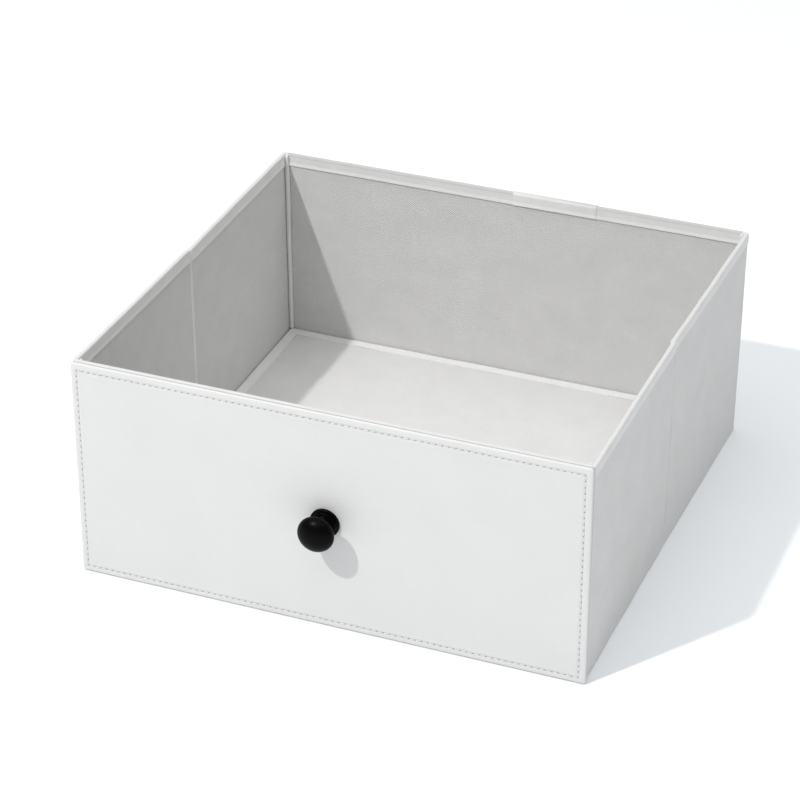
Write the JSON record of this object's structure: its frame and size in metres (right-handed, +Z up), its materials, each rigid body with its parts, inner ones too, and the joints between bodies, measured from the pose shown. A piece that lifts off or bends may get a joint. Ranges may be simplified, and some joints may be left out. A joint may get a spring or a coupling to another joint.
{
  "type": "folding fabric storage drawer",
  "caption": "Open-topped fabric drawer with a stitched faux-leather front, a turned black knob, a loose floor and walls that fold flat.",
  "frame": {"origin": "on the standing plane, midway between the knob's tip and the back of the rim, and midway between the sides", "axes": "+X to the right seen from the front, front panel faces -Y, +Z up"},
  "size_m": [0.4, 0.411, 0.18],
  "materials": {
    "faux_leather": "white coated faux leather, fine grain, satin",
    "panel_board": "grey book board",
    "seam_thread": "white polyester lockstitch thread",
    "knob_plastic": "glossy black, turned rings",
    "insert_brass": "machined",
    "plated_steel": "zinc plated",
    "outer_cloth": "embossed spunbond nonwoven, matt white",
    "inner_cloth": "embossed spunbond nonwoven, matt white",
    "base_cloth": "embossed spunbond nonwoven, matt white",
    "floor_cloth": "embossed spunbond nonwoven, matt white",
    "rim_tape": "folded binding tape, smooth matt white",
    "floor_tape": "folded binding tape, smooth matt white",
    "corner_piping": "cord covered in white cloth",
    "grey_board": "grey book board"
  },
  "bodies": {
    "front_and_base": {"front_cover": "faux_leather", "front_board": "panel_board", "front_stitching": "seam_thread", "knob": "knob_plastic", "knob_insert": "insert_brass", "knob_screw": "plated_steel", "knob_washer": "plated_steel", "front_wall_board": "grey_board", "front_wall_skin": "outer_cloth", "front_wall_lining": "inner_cloth", "front_wall_rim_tape": "rim_tape", "front_left_piping": "corner_piping", "front_right_piping": "corner_piping", "base_cloth": "base_cloth", "left_base_band": "base_cloth", "right_base_band": "base_cloth", "back_base_band": "base_cloth"},
    "left_front_wall": {"left_front_board": "grey_board", "left_front_skin": "outer_cloth", "left_front_lining": "inner_cloth", "left_front_rim_tape": "rim_tape", "left_front_hem": "outer_cloth"},
    "left_rear_wall": {"left_rear_board": "grey_board", "left_rear_skin": "outer_cloth", "left_rear_lining": "inner_cloth", "left_rear_rim_tape": "rim_tape", "left_rear_hem": "outer_cloth"},
    "right_front_wall": {"right_front_board": "grey_board", "right_front_skin": "outer_cloth", "right_front_lining": "inner_cloth", "right_front_rim_tape": "rim_tape", "right_front_hem": "outer_cloth"},
    "right_rear_wall": {"right_rear_board": "grey_board", "right_rear_skin": "outer_cloth", "right_rear_lining": "inner_cloth", "right_rear_rim_tape": "rim_tape", "right_rear_hem": "outer_cloth"},
    "back_wall": {"back_board": "grey_board", "back_skin": "outer_cloth", "back_lining": "inner_cloth", "back_rim_tape": "rim_tape", "back_hem": "outer_cloth", "rear_left_piping": "corner_piping", "rear_right_piping": "corner_piping"},
    "floor": {"floor_board": "grey_board", "floor_top_cover": "floor_cloth", "floor_bottom_cover": "floor_cloth", "floor_binding": "floor_tape"}
  },
  "joints": [
    {"name": "left_front_fold", "type": "hinge", "parent": "front_and_base", "child": "left_front_wall", "pos_m": [-0.1935, -0.1709, 0.098], "axis": [0, 0, -1], "range_deg": [0, 89], "deforming": ["left_front_hem"]},
    {"name": "left_crease_fold", "type": "hinge", "parent": "left_front_wall", "child": "left_rear_wall", "pos_m": [-0.1992, 0.01455, 0.098], "axis": [0, 0, 1], "range_deg": [0, 178], "deforming": ["left_rear_hem"]},
    {"name": "back_corner_fold", "type": "hinge", "parent": "left_rear_wall", "child": "back_wall", "pos_m": [-0.1935, 0.2, 0.098], "axis": [0, 0, -1], "range_deg": [0, 89], "deforming": ["back_hem"]},
    {"name": "right_front_fold", "type": "hinge", "parent": "front_and_base", "child": "right_front_wall", "pos_m": [0.1935, -0.1709, 0.098], "axis": [0, 0, 1], "range_deg": [0, 89], "deforming": ["right_front_hem"]},
    {"name": "right_crease_fold", "type": "hinge", "parent": "right_front_wall", "child": "right_rear_wall", "pos_m": [0.1992, 0.01455, 0.098], "axis": [0, 0, -1], "range_deg": [0, 178], "deforming": ["right_rear_hem"]},
    {"name": "floor_lift", "type": "slide", "parent": "front_and_base", "child": "floor", "axis": [0, 0, 1], "range_m": [0, 0.2]}
  ],
  "couplings": [
    {"joint": "left_crease_fold", "follows": "left_front_fold", "ratio": 2},
    {"joint": "back_corner_fold", "follows": "left_front_fold", "ratio": 1},
    {"joint": "right_front_fold", "follows": "left_front_fold", "ratio": 1},
    {"joint": "right_crease_fold", "follows": "left_front_fold", "ratio": 2}
  ]
}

• Short exercise
Gather each line of the listing that holds the string "from".

• Reply
Write the JSON record of this object's structure: its frame and size in metres (right-handed, +Z up), its materials, each rigid body with its parts, inner ones too, and the joints between bodies, measured from the pose shown. A piece that lifts off or bends may get a joint. Ranges may be simplified, and some joints may be left out. A joint may get a spring or a coupling to another joint.
  "frame": {"origin": "on the standing plane, midway between the knob's tip and the back of the rim, and midway between the sides", "axes": "+X to the right seen from the front, front panel faces -Y, +Z up"},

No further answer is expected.